Extract exactly those lines that lie between the start of the material and the line with "# The origin is the middle of the underside.", including both boundary lines and no others.

>> Begin Given material

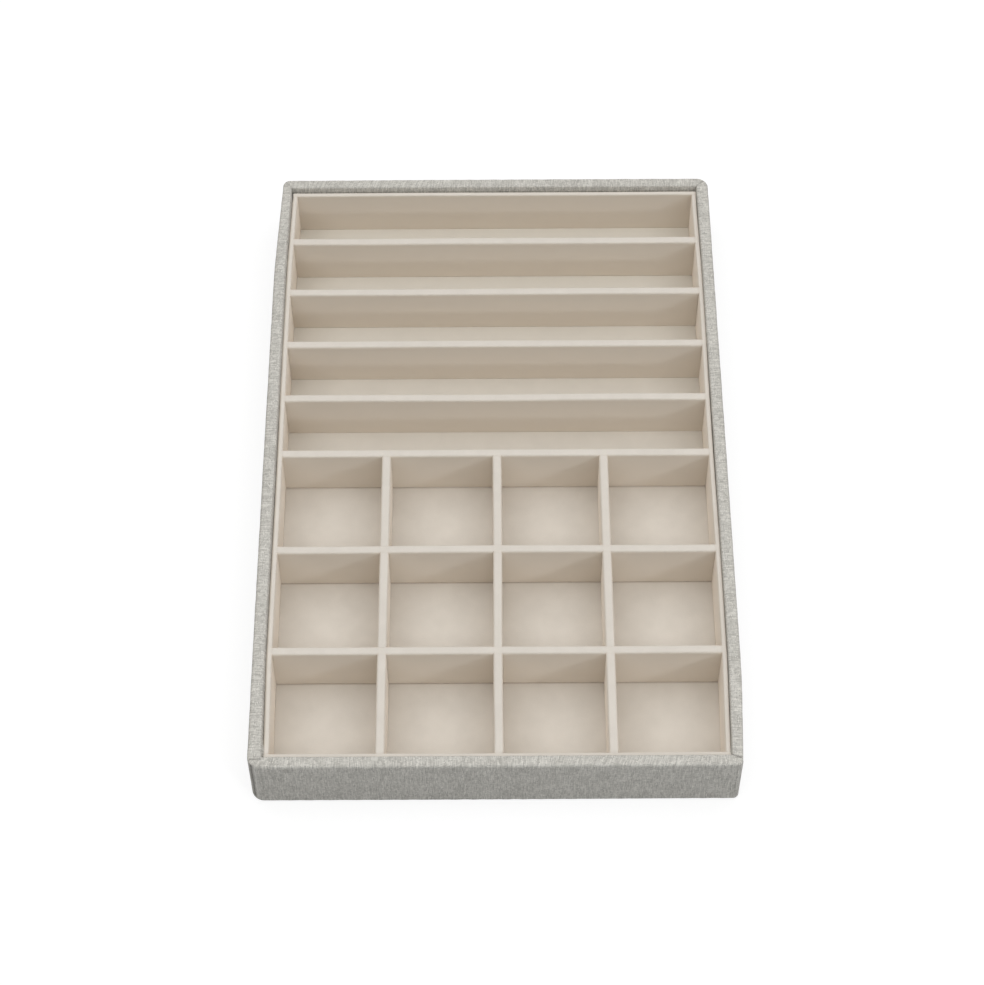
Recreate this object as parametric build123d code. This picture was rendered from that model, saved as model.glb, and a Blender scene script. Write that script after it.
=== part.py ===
from build123d import *
import math
import os

# Open jewelry tray: a cloth-covered case with a loose divided insert.
# X runs along the short sides, Y towards the long slots at the back, Z up.
# The origin is the middle of the underside.

# case, over its cloth
case_width = 250.0
case_length = 388.6
case_height = 35.5
corner_radius = 4.2  # back left corner
loose_corner_radius = 6.4  # back right corner, where the cloth is looser
seam_corner_radius = 6.5  # front left corner, where the cloth's ends meet
tight_corner_radius = 2.8  # front right corner, where the cloth is pulled hard
front_pinch = 2.3  # the right side comes in by this much at the front corner
front_pinch_run = 52.0  # and starts to come in this far from it
back_pinch = 2.5  # the same for the left side at the back corner
back_pinch_run = 65.0
pinch_radius = 500.0
rim_outer_radius = 1.5
rim_inner_radius = 1.1
foot_radius = 0.9

# case boards and cloth
wall_board = 5.2
base_board = 1.4
linen = 0.55
turn_in = 16.0  # linen folded under the base
cover_felt = 0.6
cover_clearance = 0.4  # felt cover inside the turned-in linen

# open seam of the linen at the front left corner
seam_width = 1.2
seam_turn = 45.0  # degrees round the corner from the front face
seam_margin = 3.4  # linen left whole above and below the seam

# insert, over its cloth
insert_clearance = 0.55  # to the linen, at each side when centred
insert_end_clearance = 0.95  # the same at front and back
insert_shift_x = 0.3  # it lies a little off centre
insert_shift_y = -0.73
insert_drop = 2.5  # its top below the rim
front_left_draw = 1.0  # its long walls come in by this much at each corner
front_right_draw = 1.4
back_left_draw = 1.2
back_right_draw = 0.5
draw_run = 56.0  # and start to come in this far from its ends
velvet = 0.5
floor_card = 0.8
wall_card = 1.65
divider_card = 3.8
wall_top_radius = 0.9
divider_top_radius = 1.2

# compartments
slot_count = 5
slot_length = 32.65  # along Y
back_slot_length = 31.85
cell_rows = 3
cell_columns = 4
column_offsets = (-0.1, 0.65, -0.6)  # the columns stand a little unevenly

overrun = 5.0  # by which a cutting block passes what it cuts

# heights above the table
linen_foot = cover_felt - linen
base_low = cover_felt
base_high = base_low + base_board
floor_card_high = base_high + floor_card
floor_high = floor_card_high + velvet
insert_high = case_height - insert_drop
lap_height = (floor_high + insert_high) / 2

# plan sizes
rim = wall_board + 2 * linen
cavity_width = case_width - 2 * rim
cavity_length = case_length - 2 * rim
insert_width = cavity_width - 2 * insert_clearance
insert_length = cavity_length - 2 * insert_end_clearance
insert_wall = wall_card + 2 * velvet
divider = divider_card + 2 * velvet
inner_width = insert_width - 2 * insert_wall
inner_length = insert_length - 2 * insert_wall
row_divider_count = slot_count + cell_rows - 1
slots_length = back_slot_length + (slot_count - 1) * slot_length
cell_length = (inner_length - slots_length - row_divider_count * divider) / cell_rows
cell_width = (inner_width - (cell_columns - 1) * divider) / cell_columns

bottom = (Align.CENTER, Align.CENTER, Align.MIN)


def save(shape, node):
    export_step(shape, f"parts/{node}.step")


def block(width, length, low, high, x=0.0, y=0.0):
    """Upright box between two heights, centred on x and y."""
    return Pos(x, y, low) * Box(width, length, high - low, align=bottom)


def slanted_side(end, bend):
    """Unit normal, out of the case, of the side that runs from a pinched corner to its bend."""
    run = math.hypot(bend[0] - end[0], bend[1] - end[1])
    return (bend[1] - end[1]) / run, (end[0] - bend[0]) / run


def rounded_plan(inset):
    """Outline of the case, set in from its cloth, with two pinched corners, one of them tighter."""
    right = case_width / 2 - inset
    back = case_length / 2 - inset
    corners = {}
    for name, pinch, run in (("front", front_pinch, front_pinch_run), ("back", back_pinch, back_pinch_run)):
        end = (case_width / 2 - pinch, -case_length / 2)
        bend = (case_width / 2, -case_length / 2 + run)
        out_x, out_y = slanted_side(end, bend)
        reach = end[0] * out_x + end[1] * out_y - inset
        corners[name] = ((reach + back * out_y) / out_x, (reach - right * out_x) / out_y)
    front_corner, front_bend = corners["front"]
    back_corner, back_bend = corners["back"]
    points = [
        (-right, -back),
        (front_corner, -back),
        (right, front_bend),
        (right, back),
        (-back_corner, back),
        (-right, -back_bend),
    ]
    plan = make_face(Polyline(points, close=True))
    radii = [seam_corner_radius, tight_corner_radius, pinch_radius, loose_corner_radius, corner_radius, pinch_radius]
    for point, radius in zip(points, radii):
        corner = plan.vertices().sort_by_distance((point[0], point[1], 0))[0]
        plan = fillet(corner, radius - inset)
    return plan


def case_shell(inset, low, high, cavity_inset):
    """Case with a closed bottom: outside and rim rounded, cavity above the base board."""
    body = Pos(0, 0, low) * extrude(rounded_plan(inset), amount=high - low)
    body = fillet(body.faces().sort_by(Axis.Z)[-1].edges(), rim_outer_radius - inset)
    body = fillet(body.faces().sort_by(Axis.Z)[0].edges(), foot_radius - inset)
    width = case_width - 2 * cavity_inset
    length = case_length - 2 * cavity_inset
    body -= block(width, length, base_high, high + overrun)
    rim_face = body.faces().filter_by(Axis.Z).sort_by(Axis.Z)[-1]
    return fillet(rim_face.inner_wires()[0].edges(), rim_inner_radius - inset)


def case_boards():
    """Base board between the walls, and front and back boards between the side boards."""
    shell = case_shell(linen, base_low, case_height - linen, rim - linen)
    board_width = cavity_width + 2 * linen
    board_length = cavity_length + 2 * linen
    reach = case_height + overrun
    base = block(board_width, board_length, 0, base_high)
    middle = block(board_width, case_length, 0, reach)
    front_half = block(case_width, case_length / 2, 0, reach, y=-case_length / 4)
    left_half = block(case_width / 2, case_length, 0, reach, x=-case_width / 4)
    ends = shell & middle
    ends -= base
    sides = shell - middle
    return {
        "base_board": shell & base,
        "front_board": ends & front_half,
        "back_board": ends - front_half,
        "left_board": sides & left_half,
        "right_board": sides - left_half,
    }


def seam_cut():
    """Narrow upright slit through the linen on the front left corner."""
    turn = math.radians(seam_turn)
    x = -case_width / 2 + seam_corner_radius - (seam_corner_radius - linen / 2) * math.sin(turn)
    y = -case_length / 2 + seam_corner_radius - (seam_corner_radius - linen / 2) * math.cos(turn)
    height = case_height - 2 * seam_margin
    slit = Box(seam_width, linen, height, align=bottom)
    return Pos(x, y, seam_margin) * Rot(0, 0, -seam_turn) * slit


def linen_wrap():
    """Cloth over the outside, the rim and the inside of the walls, turned in under the base."""
    cloth = case_shell(0, linen_foot, case_height, rim)
    cloth -= case_shell(linen, base_low, case_height - linen, rim - linen)
    opening_width = case_width - 2 * turn_in
    opening_length = case_length - 2 * turn_in
    cloth -= block(opening_width, opening_length, 0, base_low)
    return cloth - seam_cut()


def underside_cover():
    width = case_width - 2 * (turn_in + cover_clearance)
    length = case_length - 2 * (turn_in + cover_clearance)
    return block(width, length, 0, base_low)


def ridge(length, thickness, low, high, top_radius):
    """Upright slab along X with its two long top edges rounded."""
    slab = block(length, thickness, low, high)
    top_edges = slab.faces().sort_by(Axis.Z)[-1].edges().filter_by(Axis.X)
    return fillet(top_edges, top_radius)


def covered_slab(length, card, low, top_radius):
    """Card core and the velvet sleeve folded over it, along X about the origin."""
    core = ridge(length, card, low, insert_high - velvet, top_radius - velvet)
    sleeve = ridge(length, card + 2 * velvet, low, insert_high, top_radius)
    return core, sleeve - core


def drawn_plan(width, length):
    """Outline of the insert, or of a size that lies in it, with its long sides drawn in at the corners."""
    bend = insert_length / 2 - draw_run
    share = (length / 2 - bend) / draw_run
    points = [
        (-width / 2 + front_left_draw * share, -length / 2),
        (width / 2 - front_right_draw * share, -length / 2),
        (width / 2, -bend),
        (width / 2, bend),
        (width / 2 - back_right_draw * share, length / 2),
        (-width / 2 + back_left_draw * share, length / 2),
        (-width / 2, bend),
        (-width / 2, -bend),
    ]
    plan = make_face(Polyline(points, close=True))
    bends = plan.vertices().filter_by_position(Axis.Y, -bend, bend)
    return fillet(bends, pinch_radius)


def drawn_block(width, length, low, high):
    """Upright solid on the drawn-in outline, between two heights."""
    return Pos(0, 0, low) * extrude(drawn_plan(width, length), amount=high - low)


def side_wall(side, cover, high, top_radius):
    """Long wall of the insert, thinner by a cover on each face, with its two long top edges rounded."""
    outer = drawn_block(insert_width - 2 * cover, insert_length, floor_card_high, high)
    inner = drawn_block(insert_width - 2 * (insert_wall - cover), insert_length, floor_card_high, high)
    half = block(insert_width / 2, inner_length, floor_card_high, high, x=side * insert_width / 4)
    wall = (outer & half) - inner
    top_edges = wall.faces().sort_by(Axis.Z)[-1].edges().filter_by(Axis.X, reverse=True)
    return fillet(top_edges, top_radius)


def insert_rim():
    """Four covered walls on the floor card, the side walls between the other two."""
    pieces = {}
    place = (insert_length - insert_wall) / 2
    outline = drawn_block(insert_width, insert_length, floor_card_high, insert_high)
    for name, y in (("front", -place), ("back", place)):
        core, sleeve = covered_slab(insert_width, wall_card, floor_card_high, wall_top_radius)
        pieces[f"insert_{name}_wall"] = Pos(0, y, 0) * core & outline
        pieces[f"insert_{name}_wall_velvet"] = Pos(0, y, 0) * sleeve & outline
    for name, side in (("left", -1), ("right", 1)):
        core = side_wall(side, velvet, insert_high - velvet, wall_top_radius - velvet)
        cover = side_wall(side, 0, insert_high, wall_top_radius)
        pieces[f"insert_{name}_wall"] = core
        pieces[f"insert_{name}_wall_velvet"] = cover - core
    return pieces


def row_places():
    """Y of each full-width divider, from the back: after every slot, then after every cell row."""
    lengths = [back_slot_length] + [slot_length] * (slot_count - 1) + [cell_length] * (cell_rows - 1)
    places = []
    edge = inner_length / 2
    for length in lengths:
        edge -= length
        places.append(edge - divider / 2)
        edge -= divider
    return places


def column_places():
    """X of each divider that runs front to back, from the left."""
    pitch = cell_width + divider
    first = -inner_width / 2 + pitch - divider / 2
    return [first + column * pitch + offset for column, offset in enumerate(column_offsets)]


def dividers():
    """Full-width dividers, and the cell dividers that are half-lapped under them."""
    rows = row_places()
    columns = column_places()
    crossed = rows[slot_count:]
    inside = drawn_block(inner_width, inner_length, floor_high, insert_high)
    pieces = {}
    for number, y in enumerate(rows, start=1):
        core, sleeve = covered_slab(inner_width, divider_card, floor_high, divider_top_radius)
        if y in crossed:
            for x in columns:
                notch = block(divider, divider, floor_high, lap_height, x=x)
                core -= notch
                sleeve -= notch
        pieces[f"row_divider_{number}"] = Pos(0, y, 0) * core & inside
        pieces[f"row_divider_{number}_velvet"] = Pos(0, y, 0) * sleeve & inside
    far_end = rows[slot_count - 1] - divider / 2
    near_end = -inner_length / 2
    middle = (far_end + near_end) / 2
    for number, x in enumerate(columns, start=1):
        core, sleeve = covered_slab(far_end - near_end, divider_card, floor_high, divider_top_radius)
        for y in crossed:
            notch = block(divider, divider, lap_height, insert_high, x=y - middle)
            core -= notch
            sleeve -= notch
        place = Pos(x, middle, 0) * Rot(0, 0, 90)
        pieces[f"column_divider_{number}"] = place * core
        pieces[f"column_divider_{number}_velvet"] = place * sleeve
    return pieces


def insert_pieces():
    """Everything in the insert, shifted to where it lies in the case."""
    pieces = {
        "insert_floor_board": drawn_block(insert_width, insert_length, base_high, floor_card_high),
        "floor_lining": drawn_block(inner_width, inner_length, floor_card_high, floor_high),
    }
    pieces.update(insert_rim())
    pieces.update(dividers())
    place = Pos(insert_shift_x, insert_shift_y, 0)
    return {node: place * shape for node, shape in pieces.items()}


os.makedirs("parts", exist_ok=True)
tray = case_boards()
tray["linen_wrap"] = linen_wrap()
tray["underside_cover"] = underside_cover()
tray.update(insert_pieces())
for node, shape in tray.items():
    save(shape, node)

print("nodes", len(tray))
print("slot", slot_length, "x", round(inner_width, 3), "mm")
print("cell", round(cell_length, 3), "x", round(cell_width, 3), "mm")
print("depth of a compartment", round(insert_high - floor_high, 3), "mm")
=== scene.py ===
import math

import bmesh
import bpy
import numpy as np
from mathutils import Matrix, Vector


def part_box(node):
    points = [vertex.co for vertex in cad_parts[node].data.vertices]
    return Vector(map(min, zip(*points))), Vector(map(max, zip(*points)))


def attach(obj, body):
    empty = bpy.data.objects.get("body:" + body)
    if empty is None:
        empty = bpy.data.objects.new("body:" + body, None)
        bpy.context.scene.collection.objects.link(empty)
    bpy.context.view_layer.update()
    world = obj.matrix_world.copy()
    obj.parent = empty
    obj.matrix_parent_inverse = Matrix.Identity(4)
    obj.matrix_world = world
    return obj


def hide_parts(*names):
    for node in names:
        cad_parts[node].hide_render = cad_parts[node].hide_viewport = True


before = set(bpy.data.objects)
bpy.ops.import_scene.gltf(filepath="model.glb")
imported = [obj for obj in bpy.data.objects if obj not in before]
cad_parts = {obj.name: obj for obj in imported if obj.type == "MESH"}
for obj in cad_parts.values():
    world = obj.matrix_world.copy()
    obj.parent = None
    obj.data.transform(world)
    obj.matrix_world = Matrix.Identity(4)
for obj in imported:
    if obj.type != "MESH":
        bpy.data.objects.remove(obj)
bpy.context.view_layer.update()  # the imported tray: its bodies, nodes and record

mm = 0.001  # lengths below are written in millimetres and scaled by this
weld = 0.002 * mm  # points nearer than this are one point
print("frame loaded,", len(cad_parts), "nodes")


# ripples: the sum of a few sine waves in random directions, about one wavelength long,
# scaled so that the sum swings about one unit
def ripples(x, y, wavelength, seed, waves=8):
    draw = np.random.default_rng(seed)
    turn = draw.uniform(0, 2 * np.pi, waves)
    shift = draw.uniform(0, 2 * np.pi, waves)
    stretch = draw.uniform(0.7, 1.4, waves)  # of each wave's length
    total = np.zeros(np.broadcast(x, y).shape)
    for angle, phase, scale in zip(turn, shift, stretch):
        along = x * np.cos(angle) + y * np.sin(angle)
        total += np.sin(2 * np.pi * along * scale / wavelength + phase)
    return total / math.sqrt(waves)


# spacing between two ends: fine steps that grow from each end, as far as they stay short of the middle, then
# even steps of the given size
def gradedSteps(start, end, step, fine=(0.0, 0.12, 0.3, 0.6, 1.1, 1.9)):
    length = end - start
    nearMiddle = length / 2.2
    close = [f * mm for f in fine if f * mm < nearMiddle]
    count = max(2, int(round((length - 2 * close[-1]) / step)) + 1)
    middle = np.linspace(start + close[-1], end - close[-1], count)
    return np.concatenate([start + np.array(close[:-1]), middle, end - np.array(close[:-1])[::-1]])


# graded steps through a list of break places, each place once
def stepsThrough(breaks, step):
    parts = [gradedSteps(a, b, step)[:-1] for a, b in zip(breaks[:-1], breaks[1:])]
    return np.concatenate(parts + [[breaks[-1]]])


# a crease: one at a joint and falling to zero as the square of the distance left in its width
def creaseShare(distance, width):
    return np.clip(1 - np.abs(distance) / width, 0, 1) ** 2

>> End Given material

*Written answer:*
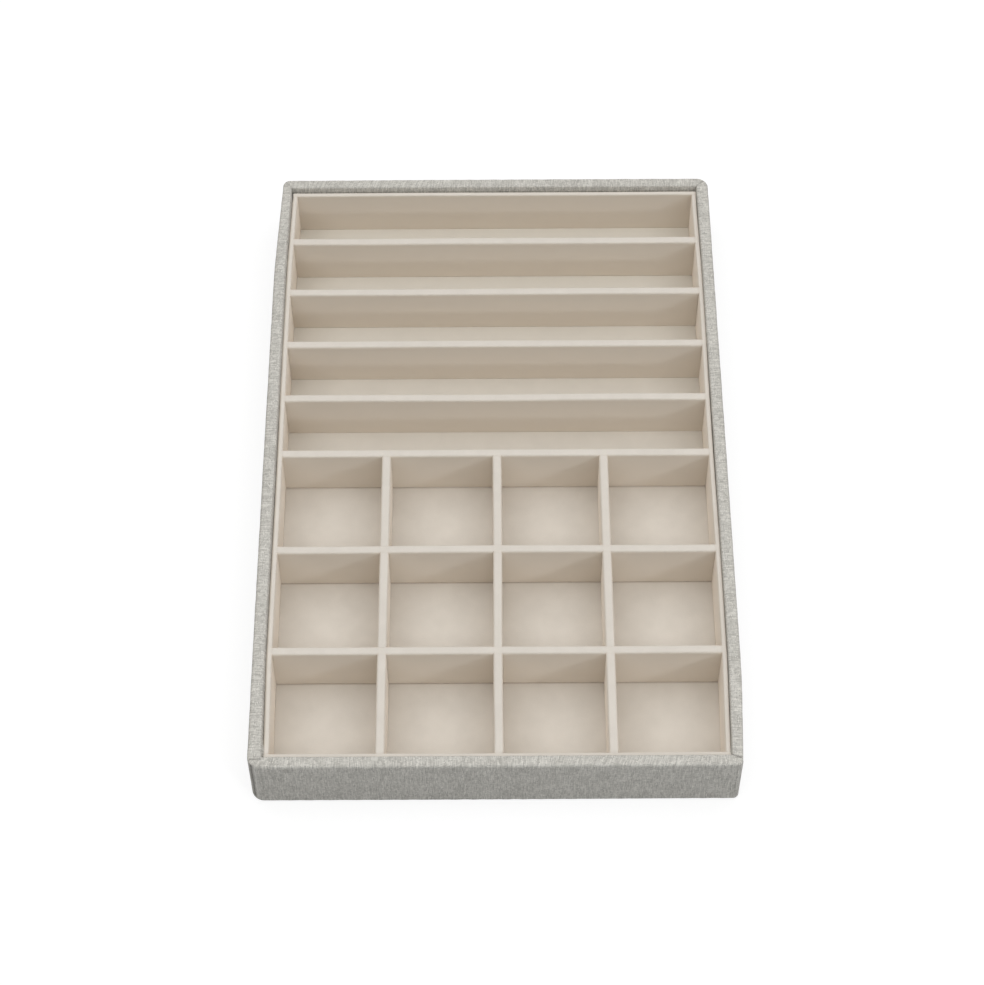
Recreate this object as parametric build123d code. This picture was rendered from that model, saved as model.glb, and a Blender scene script. Write that script after it.
=== part.py ===
from build123d import *
import math
import os

# Open jewelry tray: a cloth-covered case with a loose divided insert.
# X runs along the short sides, Y towards the long slots at the back, Z up.
# The origin is the middle of the underside.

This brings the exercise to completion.